PROBLEM STATEMENT »
Which lines hold the word "empty"? Copy each one.
-- Start RECORDED INFORMATION --
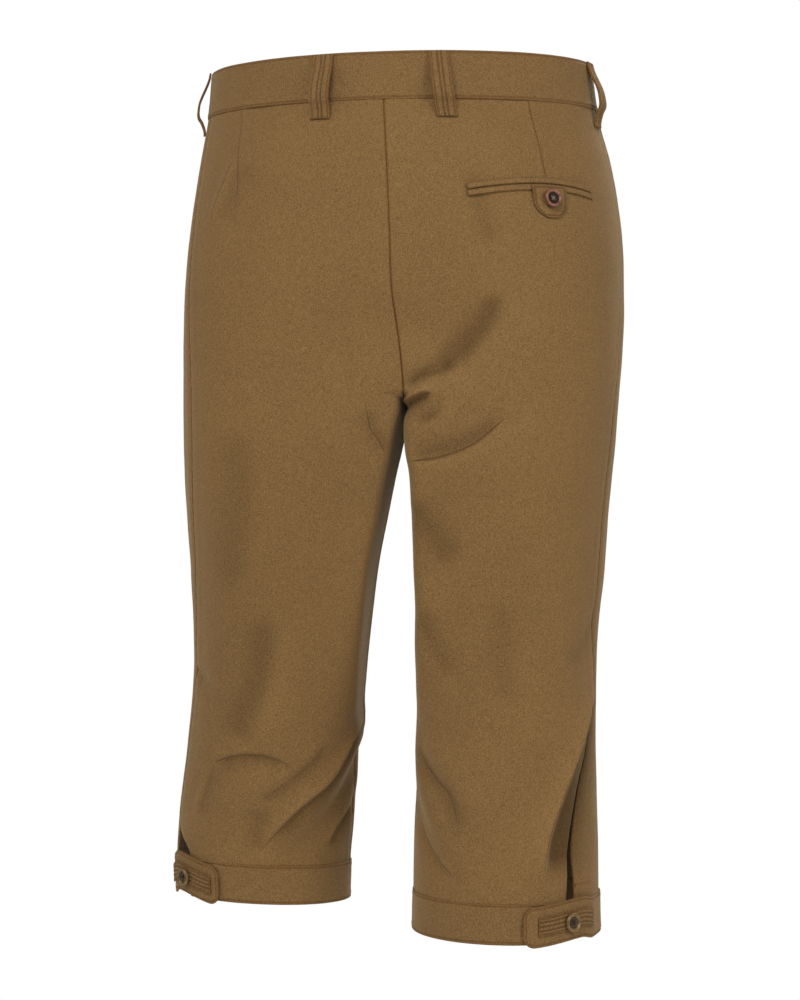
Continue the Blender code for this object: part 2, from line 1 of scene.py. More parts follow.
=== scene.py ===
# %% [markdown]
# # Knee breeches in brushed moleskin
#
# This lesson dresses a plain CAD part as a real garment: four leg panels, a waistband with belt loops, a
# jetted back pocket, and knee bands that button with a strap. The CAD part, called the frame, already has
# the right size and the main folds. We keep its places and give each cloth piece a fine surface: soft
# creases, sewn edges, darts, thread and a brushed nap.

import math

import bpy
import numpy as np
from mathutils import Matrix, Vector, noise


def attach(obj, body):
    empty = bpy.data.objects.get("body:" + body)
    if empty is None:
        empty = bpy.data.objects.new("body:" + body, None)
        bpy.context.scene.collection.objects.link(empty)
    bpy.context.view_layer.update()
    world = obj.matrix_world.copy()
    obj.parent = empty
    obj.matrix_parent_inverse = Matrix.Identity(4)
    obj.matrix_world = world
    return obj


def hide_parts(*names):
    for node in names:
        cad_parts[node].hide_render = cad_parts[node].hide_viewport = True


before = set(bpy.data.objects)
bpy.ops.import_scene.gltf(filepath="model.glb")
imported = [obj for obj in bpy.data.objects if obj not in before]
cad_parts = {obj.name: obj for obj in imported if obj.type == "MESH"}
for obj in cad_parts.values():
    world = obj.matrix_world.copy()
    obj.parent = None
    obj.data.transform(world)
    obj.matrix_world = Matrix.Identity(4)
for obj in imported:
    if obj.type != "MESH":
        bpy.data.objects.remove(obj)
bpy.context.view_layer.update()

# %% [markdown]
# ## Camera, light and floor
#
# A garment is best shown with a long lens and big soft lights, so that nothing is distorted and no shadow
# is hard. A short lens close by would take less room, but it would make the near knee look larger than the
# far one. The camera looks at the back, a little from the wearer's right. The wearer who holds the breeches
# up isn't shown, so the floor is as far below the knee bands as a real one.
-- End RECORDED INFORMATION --
FULL RESPONSE »
    empty = bpy.data.objects.get("body:" + body)
    if empty is None:
        empty = bpy.data.objects.new("body:" + body, None)
        bpy.context.scene.collection.objects.link(empty)
    obj.parent = empty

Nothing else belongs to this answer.